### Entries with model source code
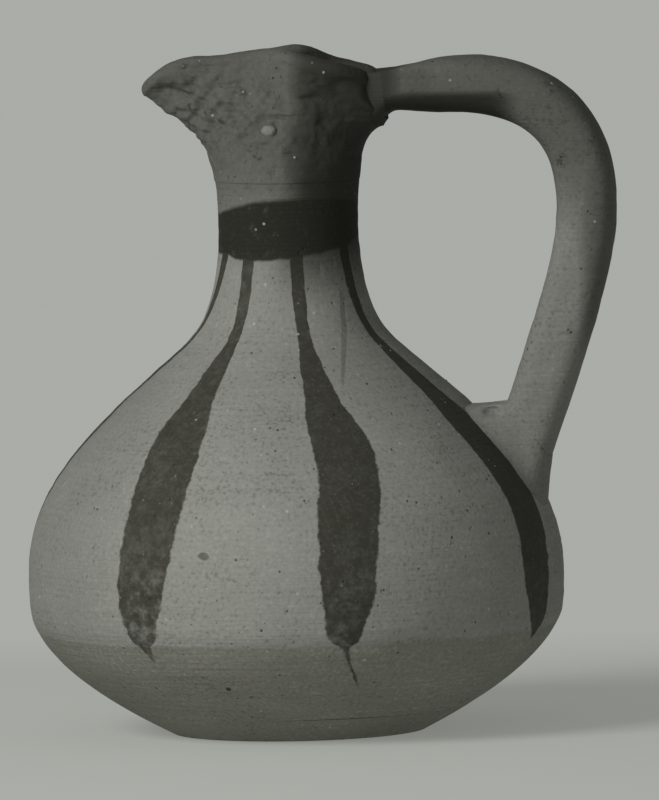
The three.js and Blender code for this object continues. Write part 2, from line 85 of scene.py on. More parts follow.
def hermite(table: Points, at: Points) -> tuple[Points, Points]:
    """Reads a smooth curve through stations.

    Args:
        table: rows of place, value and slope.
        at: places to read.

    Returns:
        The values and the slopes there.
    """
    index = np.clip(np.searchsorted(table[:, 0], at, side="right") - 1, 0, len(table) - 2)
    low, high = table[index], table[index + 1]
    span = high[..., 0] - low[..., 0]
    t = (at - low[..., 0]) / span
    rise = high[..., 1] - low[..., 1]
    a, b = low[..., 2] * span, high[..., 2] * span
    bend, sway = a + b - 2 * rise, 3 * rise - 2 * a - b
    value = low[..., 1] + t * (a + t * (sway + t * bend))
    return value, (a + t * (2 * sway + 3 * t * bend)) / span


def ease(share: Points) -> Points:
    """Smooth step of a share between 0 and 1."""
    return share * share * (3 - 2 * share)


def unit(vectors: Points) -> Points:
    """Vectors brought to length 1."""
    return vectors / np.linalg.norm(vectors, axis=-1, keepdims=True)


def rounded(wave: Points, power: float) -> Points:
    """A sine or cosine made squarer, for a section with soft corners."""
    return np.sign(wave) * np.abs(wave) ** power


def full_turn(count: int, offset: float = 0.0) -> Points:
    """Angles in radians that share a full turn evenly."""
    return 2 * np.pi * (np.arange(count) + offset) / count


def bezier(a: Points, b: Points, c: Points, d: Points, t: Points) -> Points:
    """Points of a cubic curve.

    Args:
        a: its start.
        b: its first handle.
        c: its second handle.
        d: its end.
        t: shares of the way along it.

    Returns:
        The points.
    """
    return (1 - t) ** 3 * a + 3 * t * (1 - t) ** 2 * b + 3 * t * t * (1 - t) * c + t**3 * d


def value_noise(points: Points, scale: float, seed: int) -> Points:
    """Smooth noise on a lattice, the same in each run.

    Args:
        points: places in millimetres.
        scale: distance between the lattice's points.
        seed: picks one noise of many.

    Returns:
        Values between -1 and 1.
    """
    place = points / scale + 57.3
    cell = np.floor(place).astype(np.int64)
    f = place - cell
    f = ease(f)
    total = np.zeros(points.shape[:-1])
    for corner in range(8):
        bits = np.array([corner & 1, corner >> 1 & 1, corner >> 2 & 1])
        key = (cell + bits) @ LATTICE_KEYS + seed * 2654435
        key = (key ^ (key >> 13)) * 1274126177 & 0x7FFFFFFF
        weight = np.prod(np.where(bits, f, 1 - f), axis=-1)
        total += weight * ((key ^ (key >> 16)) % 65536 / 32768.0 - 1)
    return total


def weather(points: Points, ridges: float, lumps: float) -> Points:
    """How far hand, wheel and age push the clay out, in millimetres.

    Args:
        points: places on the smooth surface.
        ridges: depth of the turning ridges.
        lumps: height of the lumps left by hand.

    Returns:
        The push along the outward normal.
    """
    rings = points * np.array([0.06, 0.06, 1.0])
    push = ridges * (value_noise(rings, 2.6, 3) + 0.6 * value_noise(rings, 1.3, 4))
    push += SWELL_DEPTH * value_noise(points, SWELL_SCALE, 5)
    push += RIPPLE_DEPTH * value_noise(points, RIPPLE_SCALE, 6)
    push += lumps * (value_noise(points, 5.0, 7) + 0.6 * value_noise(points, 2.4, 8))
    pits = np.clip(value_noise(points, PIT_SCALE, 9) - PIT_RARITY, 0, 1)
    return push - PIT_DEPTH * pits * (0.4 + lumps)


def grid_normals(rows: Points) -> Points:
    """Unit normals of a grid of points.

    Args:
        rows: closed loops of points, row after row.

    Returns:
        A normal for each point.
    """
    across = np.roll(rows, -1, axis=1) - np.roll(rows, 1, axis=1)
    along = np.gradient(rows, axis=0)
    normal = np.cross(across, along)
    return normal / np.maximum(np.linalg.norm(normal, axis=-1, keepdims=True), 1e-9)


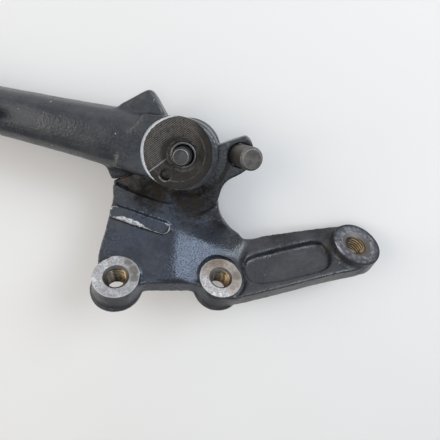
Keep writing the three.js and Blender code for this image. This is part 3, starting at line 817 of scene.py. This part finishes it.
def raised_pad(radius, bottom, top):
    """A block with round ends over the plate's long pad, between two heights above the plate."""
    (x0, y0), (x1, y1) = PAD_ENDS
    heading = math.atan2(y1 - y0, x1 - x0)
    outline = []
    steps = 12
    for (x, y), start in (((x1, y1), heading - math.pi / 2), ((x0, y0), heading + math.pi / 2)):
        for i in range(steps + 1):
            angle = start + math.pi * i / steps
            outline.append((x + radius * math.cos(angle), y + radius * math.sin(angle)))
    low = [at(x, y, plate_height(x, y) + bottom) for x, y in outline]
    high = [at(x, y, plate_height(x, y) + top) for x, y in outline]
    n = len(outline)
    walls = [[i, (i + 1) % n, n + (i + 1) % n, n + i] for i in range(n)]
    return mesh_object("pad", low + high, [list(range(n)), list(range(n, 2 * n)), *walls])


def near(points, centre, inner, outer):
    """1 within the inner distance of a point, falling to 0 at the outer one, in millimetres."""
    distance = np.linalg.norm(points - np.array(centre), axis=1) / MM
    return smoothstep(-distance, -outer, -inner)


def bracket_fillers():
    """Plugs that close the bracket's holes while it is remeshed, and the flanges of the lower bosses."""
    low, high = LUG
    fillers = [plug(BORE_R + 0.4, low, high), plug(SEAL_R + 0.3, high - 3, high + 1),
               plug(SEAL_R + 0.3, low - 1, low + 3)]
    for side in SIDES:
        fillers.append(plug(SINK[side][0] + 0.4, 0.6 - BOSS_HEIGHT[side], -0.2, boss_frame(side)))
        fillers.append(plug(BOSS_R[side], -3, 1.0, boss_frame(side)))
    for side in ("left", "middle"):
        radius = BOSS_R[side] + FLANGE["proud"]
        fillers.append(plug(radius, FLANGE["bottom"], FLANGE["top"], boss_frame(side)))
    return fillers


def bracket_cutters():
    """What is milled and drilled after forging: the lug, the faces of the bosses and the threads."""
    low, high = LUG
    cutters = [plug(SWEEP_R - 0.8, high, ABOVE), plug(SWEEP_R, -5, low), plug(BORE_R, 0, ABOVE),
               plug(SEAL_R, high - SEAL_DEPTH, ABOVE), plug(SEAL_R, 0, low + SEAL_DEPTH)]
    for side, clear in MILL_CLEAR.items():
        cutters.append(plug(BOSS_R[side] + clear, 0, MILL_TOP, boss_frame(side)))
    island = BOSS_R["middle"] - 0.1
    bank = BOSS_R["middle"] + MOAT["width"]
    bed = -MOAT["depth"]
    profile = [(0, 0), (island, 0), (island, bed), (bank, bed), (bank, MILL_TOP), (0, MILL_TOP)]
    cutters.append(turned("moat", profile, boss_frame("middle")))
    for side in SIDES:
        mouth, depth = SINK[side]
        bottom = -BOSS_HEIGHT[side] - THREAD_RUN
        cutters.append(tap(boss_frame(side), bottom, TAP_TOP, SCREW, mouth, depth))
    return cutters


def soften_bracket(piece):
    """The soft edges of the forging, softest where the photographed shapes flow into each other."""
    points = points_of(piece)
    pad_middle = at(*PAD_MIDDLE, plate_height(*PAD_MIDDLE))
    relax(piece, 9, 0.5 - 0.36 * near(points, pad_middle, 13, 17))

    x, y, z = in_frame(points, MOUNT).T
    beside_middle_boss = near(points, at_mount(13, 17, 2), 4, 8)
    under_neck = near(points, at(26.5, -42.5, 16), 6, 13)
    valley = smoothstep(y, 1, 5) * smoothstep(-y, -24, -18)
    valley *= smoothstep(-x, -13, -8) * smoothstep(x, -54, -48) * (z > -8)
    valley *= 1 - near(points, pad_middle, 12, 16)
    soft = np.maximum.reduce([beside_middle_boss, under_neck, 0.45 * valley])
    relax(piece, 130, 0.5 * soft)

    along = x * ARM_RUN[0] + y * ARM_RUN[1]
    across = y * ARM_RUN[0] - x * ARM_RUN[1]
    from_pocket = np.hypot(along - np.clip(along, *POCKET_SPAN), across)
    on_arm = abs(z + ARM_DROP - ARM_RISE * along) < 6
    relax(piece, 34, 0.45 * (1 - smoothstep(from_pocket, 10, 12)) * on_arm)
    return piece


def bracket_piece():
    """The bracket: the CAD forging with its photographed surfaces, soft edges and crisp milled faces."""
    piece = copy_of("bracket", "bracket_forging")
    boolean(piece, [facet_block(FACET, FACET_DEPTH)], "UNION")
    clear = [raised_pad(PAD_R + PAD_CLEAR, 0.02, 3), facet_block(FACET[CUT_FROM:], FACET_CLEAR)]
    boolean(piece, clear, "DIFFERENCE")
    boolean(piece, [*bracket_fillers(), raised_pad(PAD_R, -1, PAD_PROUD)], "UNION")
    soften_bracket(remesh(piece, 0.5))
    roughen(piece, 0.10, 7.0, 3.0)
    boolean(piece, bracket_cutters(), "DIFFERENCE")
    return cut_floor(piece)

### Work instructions
In the listing above, find the line containing "Keep writing the" and the line containing "return smoothstep(-distance, -outer, -inner)", then repeat those two lines and everything between them exactly.

### In response
Keep writing the three.js and Blender code for this image. This is part 3, starting at line 817 of scene.py. This part finishes it.
def raised_pad(radius, bottom, top):
    """A block with round ends over the plate's long pad, between two heights above the plate."""
    (x0, y0), (x1, y1) = PAD_ENDS
    heading = math.atan2(y1 - y0, x1 - x0)
    outline = []
    steps = 12
    for (x, y), start in (((x1, y1), heading - math.pi / 2), ((x0, y0), heading + math.pi / 2)):
        for i in range(steps + 1):
            angle = start + math.pi * i / steps
            outline.append((x + radius * math.cos(angle), y + radius * math.sin(angle)))
    low = [at(x, y, plate_height(x, y) + bottom) for x, y in outline]
    high = [at(x, y, plate_height(x, y) + top) for x, y in outline]
    n = len(outline)
    walls = [[i, (i + 1) % n, n + (i + 1) % n, n + i] for i in range(n)]
    return mesh_object("pad", low + high, [list(range(n)), list(range(n, 2 * n)), *walls])


def near(points, centre, inner, outer):
    """1 within the inner distance of a point, falling to 0 at the outer one, in millimetres."""
    distance = np.linalg.norm(points - np.array(centre), axis=1) / MM
    return smoothstep(-distance, -outer, -inner)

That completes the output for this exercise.